Like in back-to-back home wins for Milwaukee in early March, when Jennings dished out a career-high 19 assists to beat the Raptors, then had 17 more dimes against the Jazz. Ellis went off for 23 and 34 points in those games, and Ilyasova added 29 of the Bucks’ 122 points against Toronto. That’s what Milwaukee envisioned when Ellis came over last March with Ekpe Udoh and Kwame Brown in exchange for Stephen Jackson and Andrew Bogut. Only the adjustment—er, accommodation—period took time for the pair.

After the loss to the Knicks, Ellis is nowhere to be found in the post-game scrum at MSG. Jennings sits with a towel over his head and stares at the empty locker Monta has already vacated. “It was different,” he says bluntly of his first few games on the court with Ellis. “We kind of have similar games. We both wanted to score a lot.”

“But now we’re just feeding off each other,” continues Jennings. “We’re comfortable.”

Comfort doesn’t breed success, though. Statistics be damned, the only numbers that matter to management are in the win-loss column, where despite showing flashes en route to the Playoffs, the feeble effort against the Heat was proof this version of the Bucks has fizzled.

“When you’ve got two guys who are the same type of player, after a whole full year they’ve played with each other, everybody’s going to look at themselves in the mirror and say this is what I could have done better. That’s what a professional does,” Dalembert explains. “You’re not going to be able to control what the organization is going to do, who they’re going to keep or not.”

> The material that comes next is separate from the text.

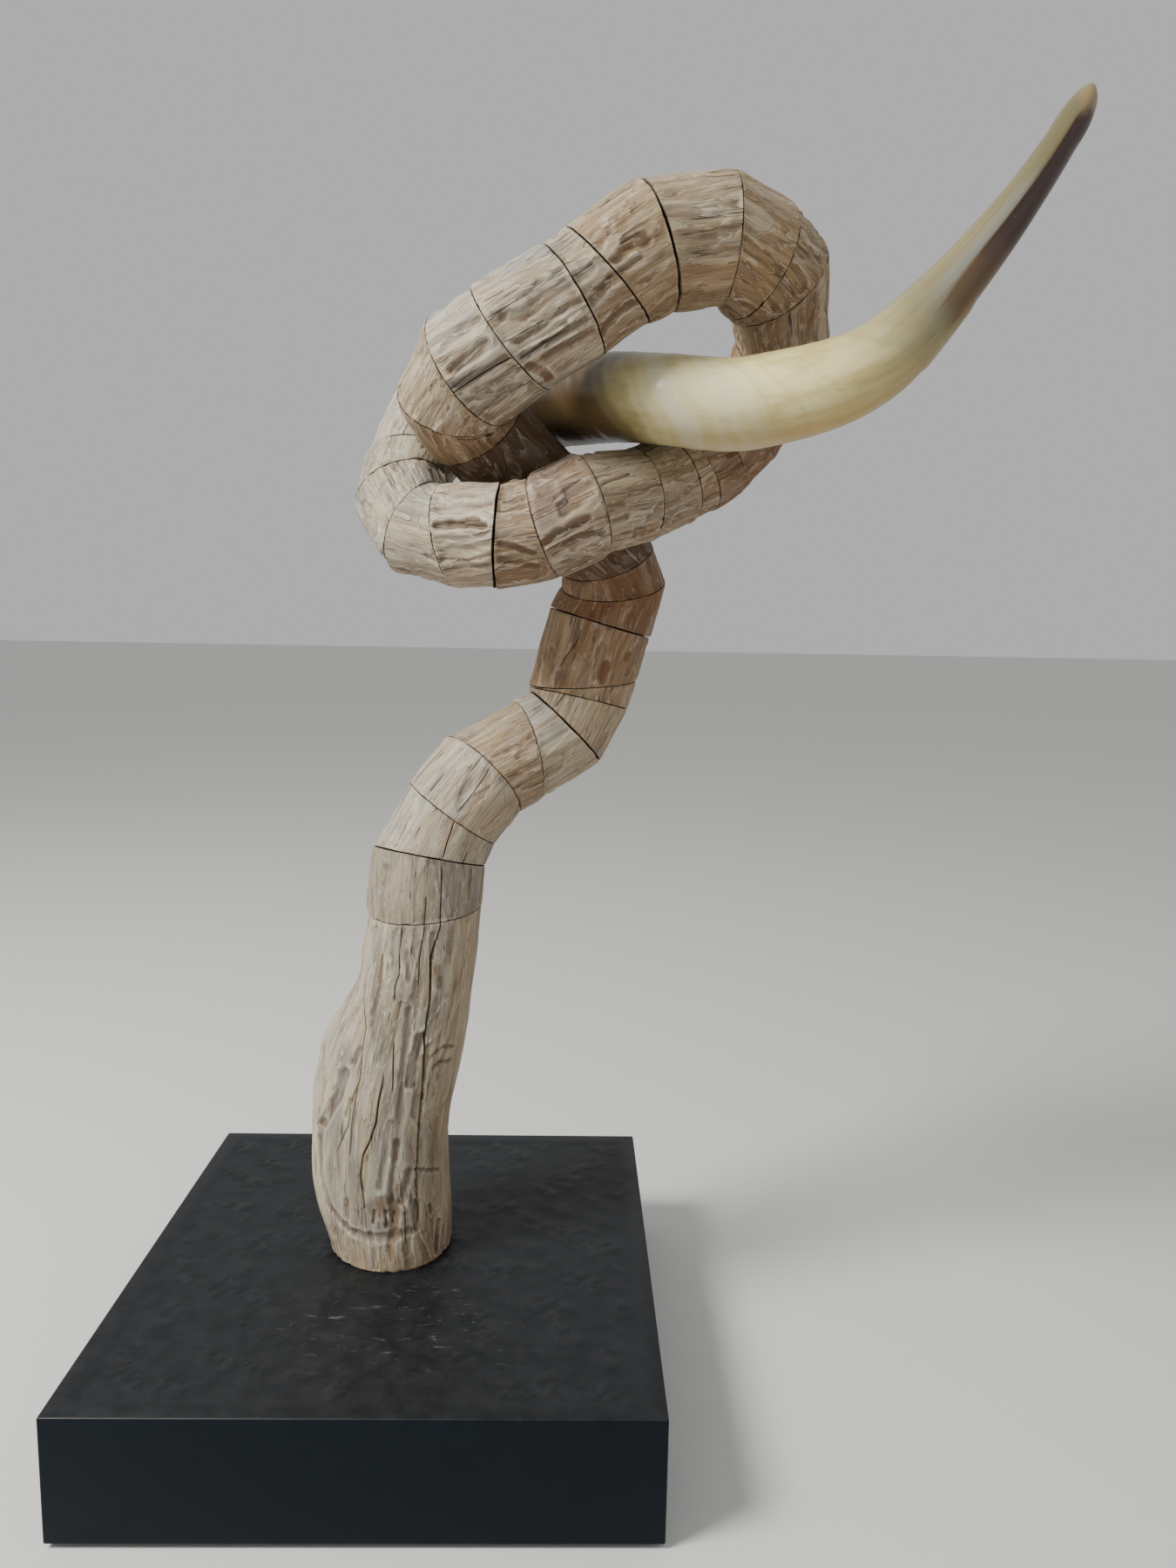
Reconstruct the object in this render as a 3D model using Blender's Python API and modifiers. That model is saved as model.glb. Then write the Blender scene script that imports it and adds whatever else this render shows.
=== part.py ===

Jennings has reiterated that he plans to keep his options open in regards to free agency, and Ellis has hinted at opting out of his deal, which means that in all likelihood, one or both may have played their final games in a Bucks uniform. On what will happen next, Jennings says only, “We’ll see.”

But short of the Bucks pulling a rabbit or two out of a hat, one thing we won’t see is this: the NBA’s modern-day imagining of Laverne & Shirley, locked up together long-term.